Retour des Rencontres Économiques d’Aix. Comme toujours au sein de la profusion des tables rondes, certaines sont éclairantes. Mais la tonalité générale, on n’en sera pas surpris, est plutôt sombre. Certains mots clés utilisés par les intervenants, semblaient justifier leur impuissance : Europe, tarifs, règlementation, instabilité politique, etc… Au-delà de la dénonciation de ces contraintes, se sont distingués ceux qui ont pu montrer comment ils avançaient malgré un environnement qui est loin d’être idéal.

Le même sujet concerne l’entreprise. Dès qu’elle atteint une certaine taille, elle a toujours des sujets de complexité, de multiplication des process, de contraintes de toutes sortes liées à la compliance et à la sécurité.

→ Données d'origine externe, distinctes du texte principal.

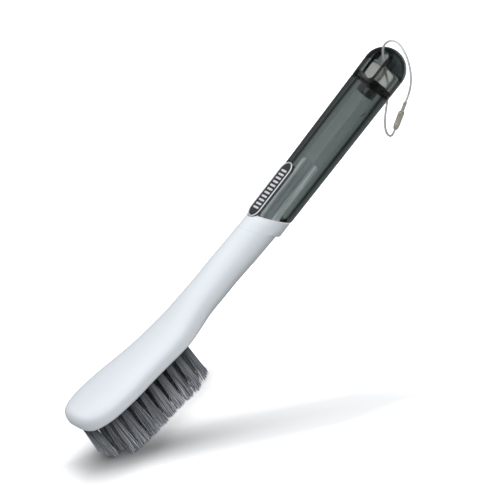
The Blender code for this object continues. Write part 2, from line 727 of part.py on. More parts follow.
def loop_hardware(steel, swing):
    """The screw barrel, the ferrule held inside it and the ferrule with the thread."""
    start = BARREL_WIRE_END
    end = FERRULE_WIRE_END
    along = (end - start).normalized()
    barrel_axis = bpy.data.objects.new("barrel_axis", None)
    bpy.context.scene.collection.objects.link(barrel_axis)
    barrel_axis.location = start - SWING_LOW
    barrel_axis.parent = swing
    knurl_start = BARREL_LENGTH * KNURL_START_SHARE
    barrel = turned("screw_barrel", start, end, [
        (0.0, BARREL_LIP_RADIUS, False),
        (0.0, BARREL_END_RADIUS, False),
        (BARREL_LIP, BARREL_END_RADIUS + (BARREL_RADIUS - BARREL_END_RADIUS) / 2, False),
        (knurl_start, BARREL_RADIUS, False),
        (knurl_start + BARREL_LIP / 4, BARREL_RADIUS, True),
        (BARREL_LENGTH - BARREL_LIP / 2, BARREL_RADIUS, True),
        (BARREL_LENGTH - BARREL_LIP / 4, BARREL_RADIUS - BARREL_KNURL_DEPTH, False),
        (BARREL_LENGTH, BARREL_RADIUS - 2 * BARREL_KNURL_DEPTH, False),
        (BARREL_LENGTH, BARREL_BORE_RADIUS, False),
        (BARREL_LIP, BARREL_BORE_RADIUS, False),
        (BARREL_LIP, BARREL_LIP_RADIUS, False),
    ], BARREL_POINTS, steel, BARREL_KNURL_DEPTH, closed=True)
    barrel.parent = barrel_axis
    inner = turned("plain_ferrule", start, end, [
        (BARREL_LIP + GAP, INNER_FERRULE_RADIUS, False),
        (BARREL_LIP + GAP + INNER_FERRULE_LENGTH, INNER_FERRULE_RADIUS, False),
    ], FERRULE_POINTS, steel)
    inner.parent = swing
    inner.location = start - SWING_LOW
    whole = (end - start).length
    ferrule = turned("threaded_ferrule", start, end, [
        (BARREL_LENGTH - STUD_LENGTH, STUD_RADIUS - GAP, False),
        (BARREL_LENGTH - STUD_LENGTH + GAP, STUD_RADIUS, False),
        (BARREL_LENGTH + GAP, STUD_RADIUS, False),
        (BARREL_LENGTH + GAP, FERRULE_RADIUS, False),
        (whole - GAP, FERRULE_RADIUS, False),
    ], FERRULE_POINTS, steel)
    ferrule.parent = swing
    ferrule.location = start - SWING_LOW
    print(f"rigid closure {whole * 1000:.1f} mm along {tuple(round(v, 4) for v in along)}")


def build():
    clear_scene()
    white = material("white_plastic", (0.86, 0.88, 0.91), 0.22)
    smoke = material("smoke_clear_plastic", (0.15, 0.17, 0.17), 0.08, 0.0, 0.8)
    chrome = material("badge_chrome", (0.80, 0.80, 0.82), 0.12, 1.0)
    dark = material("badge_dark", (0.06, 0.06, 0.07), 0.35, 0.4)
    foam = material("adhesive_foam", (0.75, 0.75, 0.72), 0.9)
    nylon = material("grey_nylon", (0.22, 0.23, 0.25), 0.5)
    steel = material("loop_steel", (0.62, 0.61, 0.58), 0.3, 1.0)
    head_and_neck(white)
    handle_tube(smoke)
    end_cap(smoke)
    badge_bezel(chrome)
    badge_plate(dark)
    badge_pad(foam)
    for row, number, x, y in tuft_places():
        tuft(row, number, x, y, nylon)
    swing = bpy.data.objects.new("loop_swing_axis", None)
    bpy.context.scene.collection.objects.link(swing)
    swing.location = SWING_LOW
    wire_cable(steel, swing)
    loop_hardware(steel, swing)


build()
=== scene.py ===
# %% [markdown]
# # A shoe brush, dressed for a studio picture
#
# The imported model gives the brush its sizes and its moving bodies. This lesson lays finer pieces
# over it: a smooth white moulding, a clear smoke grey tube, a domed cap with a slot, a badge,
# tufts of separate filaments and a twisted wire loop. Every length is in metres.

import random
from math import asin, copysign, cos, hypot, pi, radians, sin, sqrt, tan, tau

import bmesh
import bpy
from mathutils import Matrix, Vector


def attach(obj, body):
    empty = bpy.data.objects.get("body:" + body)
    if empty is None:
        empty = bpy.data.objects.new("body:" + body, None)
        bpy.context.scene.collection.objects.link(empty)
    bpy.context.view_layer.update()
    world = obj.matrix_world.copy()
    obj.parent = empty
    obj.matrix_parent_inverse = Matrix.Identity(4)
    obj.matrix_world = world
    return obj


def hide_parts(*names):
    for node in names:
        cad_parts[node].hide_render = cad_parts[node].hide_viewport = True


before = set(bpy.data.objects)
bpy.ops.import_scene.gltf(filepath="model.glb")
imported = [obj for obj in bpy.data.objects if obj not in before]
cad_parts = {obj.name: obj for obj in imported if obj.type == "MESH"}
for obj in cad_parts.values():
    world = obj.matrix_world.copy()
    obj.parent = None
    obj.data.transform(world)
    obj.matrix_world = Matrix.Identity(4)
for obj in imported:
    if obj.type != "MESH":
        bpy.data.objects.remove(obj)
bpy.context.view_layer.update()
random.seed(11)
print("nodes:", len(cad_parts))

# %% [markdown]
# ## Sizes of the real brush
#
# The finer pieces have to lie exactly where the model's solids are, so the same sizes are set here
# by name. The head lies level. The handle rises from it and has directions of its own: along it,
# above it and to its side. A size that only one piece needs is set where that piece is made.

# %% Sizes that place the head, the neck and the handle
GAP = 0.0003
HEAD_LENGTH = 0.0775
HEAD_WIDTH = 0.044
HEAD_THICKNESS = 0.012
BRISTLE_LENGTH = 0.025
NECK_LENGTH = 0.0852
NECK_RISE = 0.0119
HANDLE_TILT = radians(11.13)
JOINT_SLANT = radians(25.8)
TUBE_LENGTH = 0.0932
JOINT_RADIUS = 0.0116
SEAM_RADIUS = 0.0126
BORE_RADIUS = 0.0061
CAP_LENGTH = 0.0265
CAP_RADIUS = 0.0128
CAP_DOME_LENGTH = 0.0126
print("head, neck, tube and cap:", HEAD_LENGTH, NECK_LENGTH, TUBE_LENGTH, CAP_LENGTH, "m long")

# %% Places that follow from the sizes
dome_reach = hypot(CAP_DOME_LENGTH * cos(HANDLE_TILT), CAP_RADIUS * sin(HANDLE_TILT))
handle_reach = (TUBE_LENGTH + CAP_LENGTH - CAP_DOME_LENGTH) * cos(HANDLE_TILT) + dome_reach
NOSE_X = -(HEAD_LENGTH + NECK_LENGTH + handle_reach) / 2
HEEL_X = NOSE_X + HEAD_LENGTH
HEAD_MIDDLE_Z = BRISTLE_LENGTH + HEAD_THICKNESS / 2
JOINT = Vector((HEEL_X + NECK_LENGTH, 0.0, HEAD_MIDDLE_Z + NECK_RISE))
ALONG = Vector((cos(HANDLE_TILT), 0.0, sin(HANDLE_TILT)))
ABOVE = Vector((-sin(HANDLE_TILT), 0.0, cos(HANDLE_TILT)))
SIDE = Vector((0.0, 1.0, 0.0))
SEAM = JOINT + ALONG * TUBE_LENGTH
print("overall length:", round(-2 * NOSE_X * 1000, 1), "mm")

# %% [markdown]
# ## The camera
#
# The photograph was taken from far away with a long lens, so lines that are parallel on the brush
# stay parallel in the picture. A camera six metres off with a very long lens does the same. Its
# three directions were measured from the slant of the joint, the badge and the tufts.

# %% Camera
CAMERA_RIGHT = Vector((0.72293, -0.45059, -0.52377))
CAMERA_UP = Vector((0.66281, 0.23823, 0.70988))
CAMERA_BACK = CAMERA_RIGHT.cross(CAMERA_UP).normalized()
PICTURE_WIDTH = 0.28313
PICTURE_CENTRE = Vector((-0.0033, 0.0, 0.0))
PICTURE_SHIFT = (-0.01484, 0.02911, 0.015)
CAMERA_DISTANCE = 6.0
CAMERA_RANGE = 30.0
SENSOR_WIDTH = 36.0
picture_middle = PICTURE_CENTRE + CAMERA_RIGHT * PICTURE_SHIFT[0] + CAMERA_UP * PICTURE_SHIFT[1]
picture_middle += CAMERA_BACK * PICTURE_SHIFT[2]

camera_data = bpy.data.cameras.new("studio_camera")
camera_data.sensor_width = SENSOR_WIDTH
camera_data.lens = SENSOR_WIDTH * CAMERA_DISTANCE / PICTURE_WIDTH
camera_data.clip_end = CAMERA_RANGE
camera = bpy.data.objects.new("studio_camera", camera_data)
bpy.context.scene.collection.objects.link(camera)
turn = Matrix((CAMERA_RIGHT, CAMERA_UP, CAMERA_BACK)).transposed()
camera.matrix_world = Matrix.Translation(picture_middle + CAMERA_BACK * CAMERA_DISTANCE) @ turn.to_4x4()
bpy.context.scene.camera = camera
print("lens:", round(camera_data.lens), "mm")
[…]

Dès lors, une partie des leaders explique pourquoi et comment ils sont entravés et ne peuvent pas prendre d’initiatives.

Il est évident que le rôle des dirigeants est de simplifier au maximum la vie des managers pour leur dégager des marges de manœuvre. Mais aussi d’organiser la responsabilité individuelle versus le consensus collectif dont personne n’assume les conséquences. Une illustration au niveau de l’État est le mille-feuille territorial. Chacun a un morceau de la capacité d’action, mais personne n’est responsable du résultat final.

C’est l’éternelle question de l’accountability. Comment libérer, stimuler et valoriser les acteurs qui s’exposent, prennent des initiatives, sortent du cadre restreint ? D’un côté, les « risk adverse » qui, certes sont favorables à prise d’initiative mais à condition qu’ils puissent donner leur accord en amont. De l’autre, ceux qui acceptent les échecs potentiels, voire qui les considèrent comme utiles. Tout l’enjeu est de ne pas laisser les acteurs se laisser envahir par le sentiment d’impuissance. Perception déprimante, mais aussi prétexte pour justifier son incapacité à faire.

Comment donc cultiver le plaisir de réaliser, plus que la crainte d’échouer ? D’abord en rappelant à chacun où se trouvent ses marges de manœuvre. Et il est fondamental que chaque collaborateur en ait. Ensuite, en encourageant les prises d’initiatives modestes, dans un premier temps, et en les valorisant. Enfin, en montrant à quel point c’est utile pour l’entreprise et donc pour l’ensemble des parties prenantes.

Un dirigeant est celui qui trouve de la marge de manœuvre dans un système contraint. Il doit incarner et diffuser cette culture au sein des équipes. Ce qui suppose qu’il accepte de ne pas tout contrôler, qu’il donne un « espace de jeu » à chacun et qu’il partage cette grande satisfaction de pouvoir trouver des possibilités d’agir.